Why 'U of SC' was doomed to fail
The abbreviation, formally introduced in 2019, may have advanced USC's global branding interests but it never caught on with the rank-and-file.
The University of South Carolina announced Wednesday that its short-lived “U of SC” branding is dead. Most fans and alumni I’ve talked to have greeted this as unambiguously good news. It usually goes like this: though they strongly disliked the U of SC abbreviation upon its formal introduction in 2019, in the three intervening years they’ve rarely had cause to think about it.
These accounts square with my own personal experience. I never referred to the school as U of SC. No one I know ever referred to the school as U of SC. Since 2019, only 824 news articles referred to the school as U of SC — which, in the grand scope of the internet, might as well be zero news articles. The only time I was reminded of the brand change was in official communications from the university. As far as I could tell, the school itself was the only one using “U of SC” in any consistent way.
To be fair to the university — and to the marketing firm they paid $283,000 for the 2019 brand refresh — getting existing fans to say “U of SC” was not necessarily the goal. The goal was to reach new and prospective students with a clear, differentiated brand that did not risk confusion with Southern California or North Carolina. The guidance to use “U of SC” was primarily intended for internal use.
Without access to internal metrics that might have guided the reversion to “USC,” I’ll lean on Google Search data as a measure of how unsuccessful the school was in persuading people to adopt this branding. Not only was there very little increase in searches for “U of SC” but users exhibited a continued preference for typing out “university of south carolina” over the abbreviated form.
Pitting “u of sc admissions” against “university of south carolina admissions” yields similar results.
Why didn’t U of SC catch on?
Demonstrating that it didn’t catch on is easier than demonstrating why it didn’t catch on, but I can offer some informed speculation.
While @UofSC is a perfectly defensible Twitter handle when @USC is already taken, U of SC is a pretty weird thing to say out loud. And unless you really go out of your way to put undue emphasis on the “of,” it tends to get swallowed by the U and the S anyway. In general, it seems there wasn’t enough consideration given to how this would play outside of a purely digital context.
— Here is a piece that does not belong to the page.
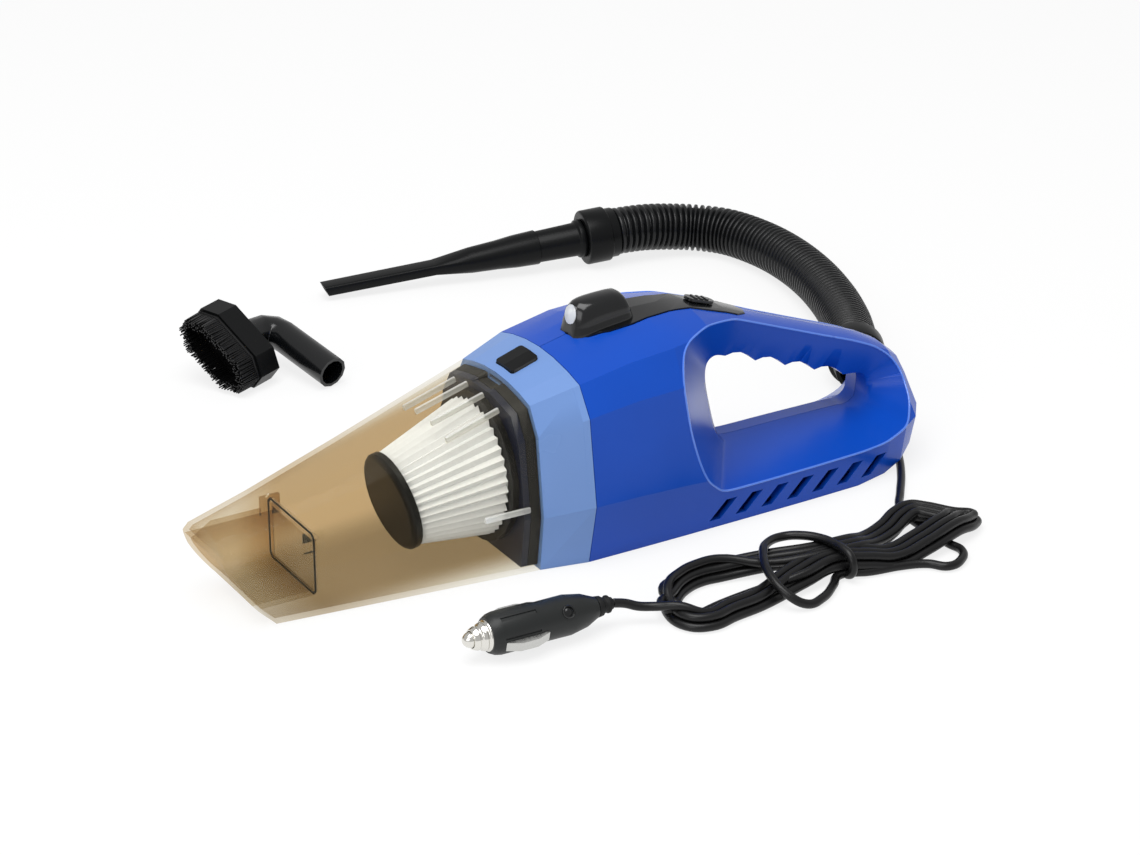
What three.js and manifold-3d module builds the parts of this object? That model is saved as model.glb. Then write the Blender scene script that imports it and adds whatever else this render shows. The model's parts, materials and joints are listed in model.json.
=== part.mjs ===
// A 12 V handheld car vacuum with its hose, crevice tool, brush tool, power cord and plug.
// Millimetres, +Z up. The vacuum lies on its flat sole at z = 0 with its nose towards -X.
// The origin is under the middle of the collar. Inside the code the seam between the collar
// and the two-part housing is x = 0, and the whole group is moved by half the collar at the end.
import * as THREE from 'three';
import { mergeVertices } from 'three/addons/utils/BufferGeometryUtils.js';
import Module from 'manifold-3d';

const wasm = await Module();
wasm.setup();

// ---- driving dimensions -------------------------------------------------------------------
const gap = 0.3; // clearance between pieces that touch
const wall = 2.4; // housing wall
const cupWall = 1.8;
const collarLength = 22;
const collarWall = 2.6;
const collarLipThickness = 2;
const spigotLength = 5; // rim of the collar that enters the housing
const spigotWall = 1.8;

const noseTip = -162; // foremost point of the cup's upper lip
const ductHalfWidth = 18.5;
const ductFloor = 9;
const ductHeight = 22;
const ductInnerEnd = -122;
const ductWall = 1.6;
const flapThickness = 1.2;
const flapPinRadius = 1.2;
const cupRibLength = 26;
const cupRibThickness = 1.6;
const cupRibDepth = 2.4;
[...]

U of SC isn’t an abbreviation anyone was already using. It would have been one thing if U of SC was just another variation of what South Carolina fans had always called their school and the administration was stepping in to throw its weight behind an existing faction. But that’s not what happened.
The introduction of “U of SC” didn’t resolve any brand confusion problems existing South Carolina fans or alumni were having.
I can understand the theory behind U of SC:
Calling ourselves USC is a problem because there’s another USC. Calling ourselves Carolina is a problem because there’s another Carolina. So let’s call ourselves something that does not invite the possibility of confusion with any other school.
But South Carolina fans had already figured out solutions to this problem on their own. Gamecock fans who care enough about the Gamecocks to look them up online are aware that there is another USC and another Carolina. Long before anyone dreamed up “U of SC,” every stakeholder in the world of Gamecock athletics — fans, students, alumni, journalists, etc. — had ascertained that “South Carolina” and “Gamecocks” are much more effective search terms than Carolina or USC.
But existing Gamecock fans were not the target audience South Carolina was hoping to capture with the move to U of SC. Within the state of South Carolina, it is immediately obvious that references to “Carolina” or “USC” are shorthand for “the University of South Carolina.” Distinguishing yourself from North Carolina and Southern California only becomes necessary when you stop speaking to a local audience and start speaking to a national one.
But going all-in on the national audience is like trying to win an election by appealing exclusively to undecided voters while being openly hostile to your base.
The U of SC debate is, to some degree, an argument about what we want the University of South Carolina to be.
Is it a school? Is it a physical location? Is it a research institution? Is it a workplace? Is it a home? Is it a sports team? Is it a shared experience that threads a community together?
Or is it a global brand? Like McDonald’s or Coca-Cola.
If managing the global brand is your only priority, then U of SC makes a great deal of sense. Having an internationally recognized university would be a good thing, and in the long run, a more clearly differentiated brand would help facilitate that objective; it’s harder to attract new students, after all, if you sometimes get confused with other schools.
But if raising the school’s brand profile requires forsaking the traditions on which the school was built — especially when the traditions in question are as elemental as “What is the school called?” — we should at least stop to ask if that’s a cost we’re willing to bear.